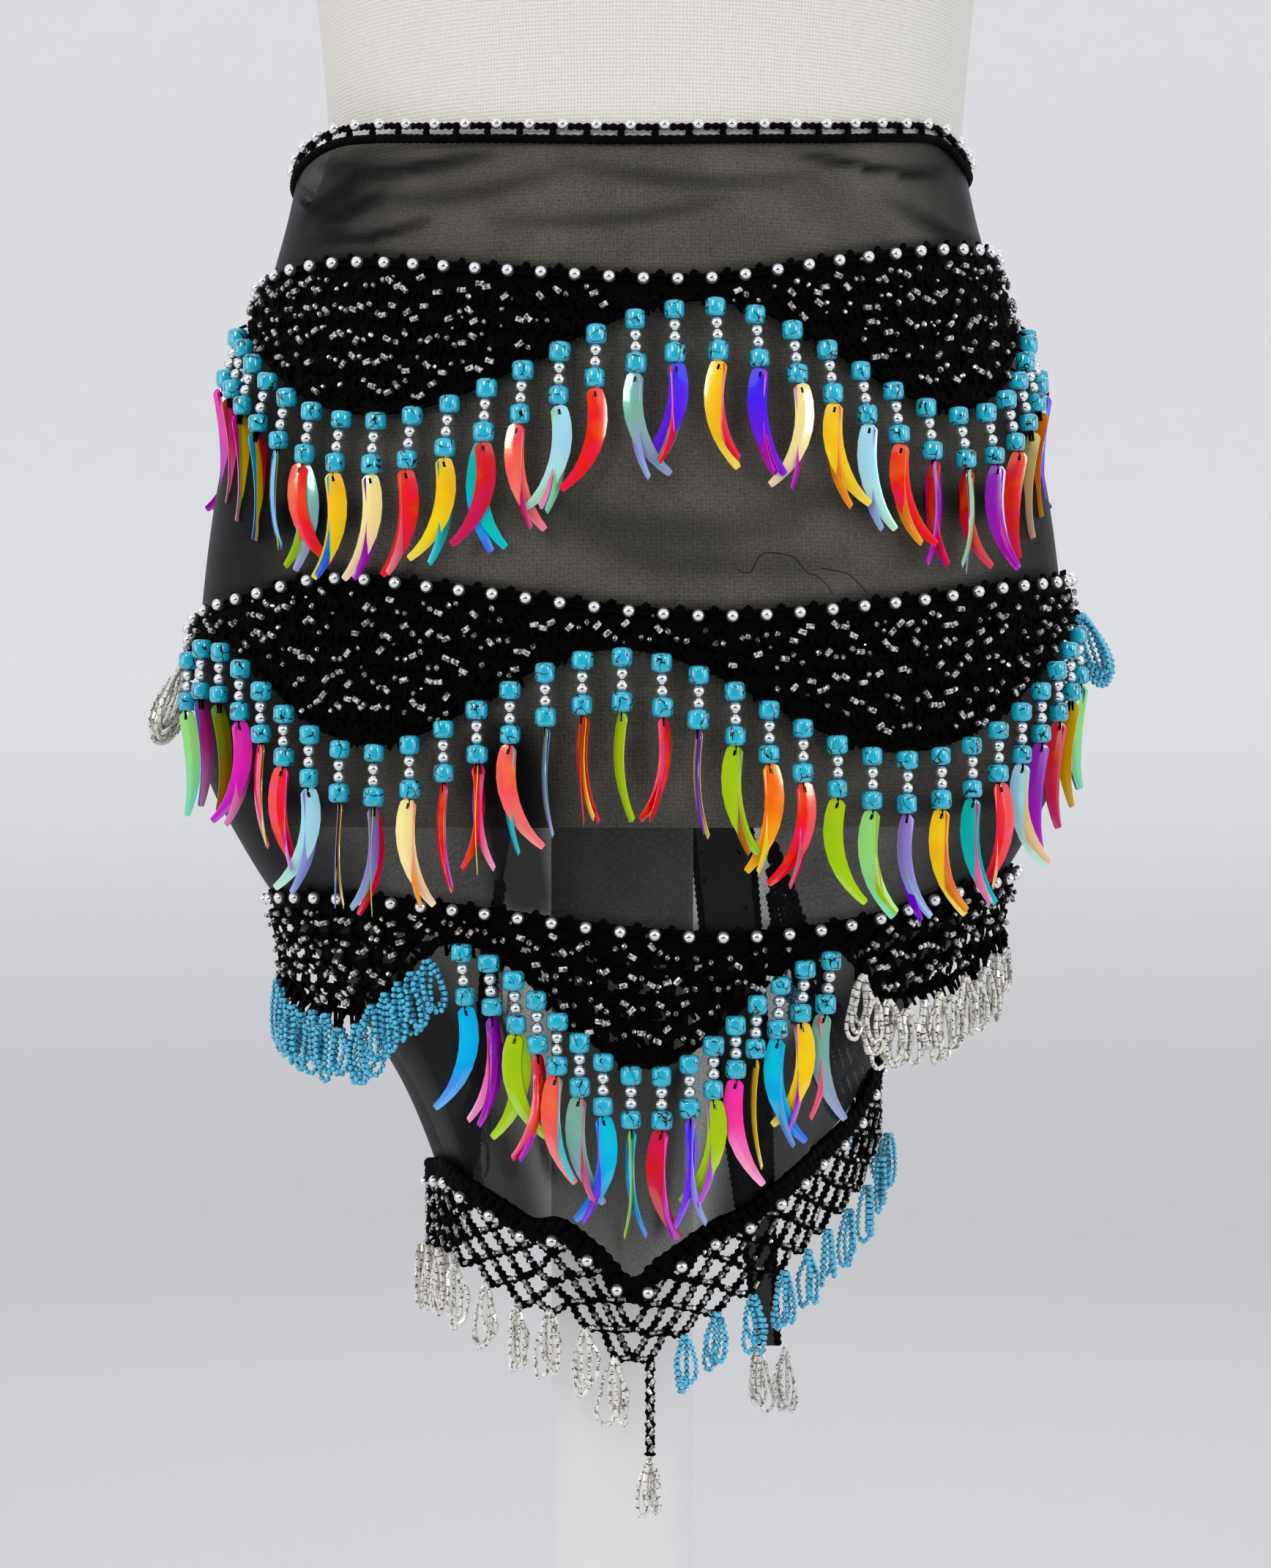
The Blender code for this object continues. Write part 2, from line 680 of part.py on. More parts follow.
def build_tail_loops():
    """Two bunches of bead loops under the tip of each tail."""
    for name, top_x, tip_x, tip_height in TAILS:
        tip = tail_point(0.0, 1.0, top_x, tip_x, tip_height)

        def place(angle, drop=0.0, tip=tip):
            across = -math.radians(angle - 180) * 0.1
            return (tip[0] + across, tip[1], tip[2] - SEAM - STRIP_HEIGHT / 2 - drop)

        fringe(name.replace("tail", "tail_loops"), place, (176.6, 183.4), loop_rings, 0.0035,
               "clear_beads")


# --------------------------------------------------------------------------- build
def clear_scene():
    for thing in list(bpy.data.objects):
        bpy.data.objects.remove(thing, do_unlink=True)
    collection = bpy.data.collections.new("hip_belt_on_form")
    bpy.context.scene.collection.children.link(collection)


def build_all():
    clear_scene()
    build_base()
    build_post()
    build_torso()
    build_chiffon()
    build_waist_edging()
    for name, line, edge, last_column in BANDS:
        build_band(name, line, edge, last_column)
    build_dangles()
    build_end_loops()
    build_hem_net("hem_net_left", -1)
    build_hem_net("hem_net_right", 1)
    build_hem_loops("hem_loops_left", -1, HEM_LOOPS_LEFT, "clear_beads")
    build_hem_loops("hem_loops_right", 1, HEM_LOOPS_RIGHT, "blue_beads")
    build_knot()
    build_tails()
    build_tail_loops()


build_all()
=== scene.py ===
import math
import random

import bmesh
import bpy
import numpy as np
from mathutils import Matrix, Vector


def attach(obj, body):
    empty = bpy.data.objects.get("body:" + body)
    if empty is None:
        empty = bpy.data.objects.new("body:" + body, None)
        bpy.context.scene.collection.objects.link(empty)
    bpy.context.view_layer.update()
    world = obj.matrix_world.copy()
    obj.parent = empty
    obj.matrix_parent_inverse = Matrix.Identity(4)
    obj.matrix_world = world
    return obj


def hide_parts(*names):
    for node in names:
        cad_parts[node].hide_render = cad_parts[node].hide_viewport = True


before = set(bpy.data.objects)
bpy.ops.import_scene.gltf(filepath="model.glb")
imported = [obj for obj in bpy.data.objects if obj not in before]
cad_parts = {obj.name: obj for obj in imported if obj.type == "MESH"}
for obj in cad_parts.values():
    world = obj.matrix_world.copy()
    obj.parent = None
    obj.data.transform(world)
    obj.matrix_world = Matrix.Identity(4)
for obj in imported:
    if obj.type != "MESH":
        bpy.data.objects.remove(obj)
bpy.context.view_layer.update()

bl_info = {
    "name": "Hip Belt on a Dress Form",
    "version": (1, 0, 0),
    "blender": (4, 5, 0),
    "location": "View3D > Sidebar > Hip Belt",
    "description": "Dresses the packed solids of a beaded belly dance hip belt",
    "category": "Add Mesh",
}

SEED = 7


def linear(code):
    """A sRGB hex colour as linear red, green and blue."""
    parts = [int(code[i:i + 2], 16) / 255 for i in (1, 3, 5)]
    return tuple(c / 12.92 if c <= 0.04045 else ((c + 0.055) / 1.055) ** 2.4 for c in parts)


# ------------------------------------------------------------------- the belt's form
BASE_RADIUS, POST_RADIUS, COLLAR_HEIGHT = 0.210, 0.0288, 0.030
FORM_BOTTOM, FORM_TOP = 0.783, 1.532
FIGURE_SHIFT = 0.004         # the figure stands this far right of its post
FIGURE_RADIUS = 0.14         # turns an angle into a rough distance along the cloth
HIP_HEIGHT = 0.832           # widest place of the hips
CLING, CLING_REACH = 0.30, 0.034     # how far the lowest band follows the cloth inward
# A band lies this far off the cloth, is this thick, and stands off further at its edge
LAY, LACE_WALL, LACE_LIFT, CLOTH_WALL = 0.0006, 0.0012, 0.001, 0.001
# The form inside the cloth: at the waist, below it, and how much more behind
FORM_CLEARANCE, FORM_EASE, FORM_BACK_EASE = 0.0016, 0.0030, 0.0050
COLUMN_STEP = 8.75           # degrees between the cloth's upright lines
LAST_COLUMN = math.ceil(180 / COLUMN_STEP)
CURVE_POINTS = 241           # along a curve whose length is measured
CLOTH_END = 175.0            # degrees from the front to each edge behind
WRAP_FLAT, WRAP_AREA = (0.93, 0.43), 0.30    # the part of the scarf that goes round
BEAD_PITCH = 0.0128          # of the silver beads along an edge
EDGING_HEIGHT = 0.0075
STRIP_HEIGHT = 0.0025        # the chain that a fringe hangs from
STRIP_OUT = LAY + LACE_LIFT + LACE_WALL + 0.0005
STRAND_OUT = 0.0034          # middle of a strand, out from the inner side of its chain
LOOP_LENGTH, HEM_LOOPS_LEFT, HEM_LOOPS_RIGHT, CENTRE_DROP = 0.030, 0.027, 0.023, 0.060
# Width and height of a mesh, how many rows, the solid crochet above them and its lap
NET_PITCH, NET_STEP, NET_LEVELS, NET_BAND, NET_LAP = 0.0152, 0.0092, 3, 0.007, 0.002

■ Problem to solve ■
Beginning with the line that contains "build_post()" and ending with the line that contains "obj.matrix_world = world", repeat exactly those lines and no others.

■ The output ■
    build_post()
    build_torso()
    build_chiffon()
    build_waist_edging()
    for name, line, edge, last_column in BANDS:
        build_band(name, line, edge, last_column)
    build_dangles()
    build_end_loops()
    build_hem_net("hem_net_left", -1)
    build_hem_net("hem_net_right", 1)
    build_hem_loops("hem_loops_left", -1, HEM_LOOPS_LEFT, "clear_beads")
    build_hem_loops("hem_loops_right", 1, HEM_LOOPS_RIGHT, "blue_beads")
    build_knot()
    build_tails()
    build_tail_loops()


build_all()
=== scene.py ===
import math
import random

import bmesh
import bpy
import numpy as np
from mathutils import Matrix, Vector


def attach(obj, body):
    empty = bpy.data.objects.get("body:" + body)
    if empty is None:
        empty = bpy.data.objects.new("body:" + body, None)
        bpy.context.scene.collection.objects.link(empty)
    bpy.context.view_layer.update()
    world = obj.matrix_world.copy()
    obj.parent = empty
    obj.matrix_parent_inverse = Matrix.Identity(4)
    obj.matrix_world = world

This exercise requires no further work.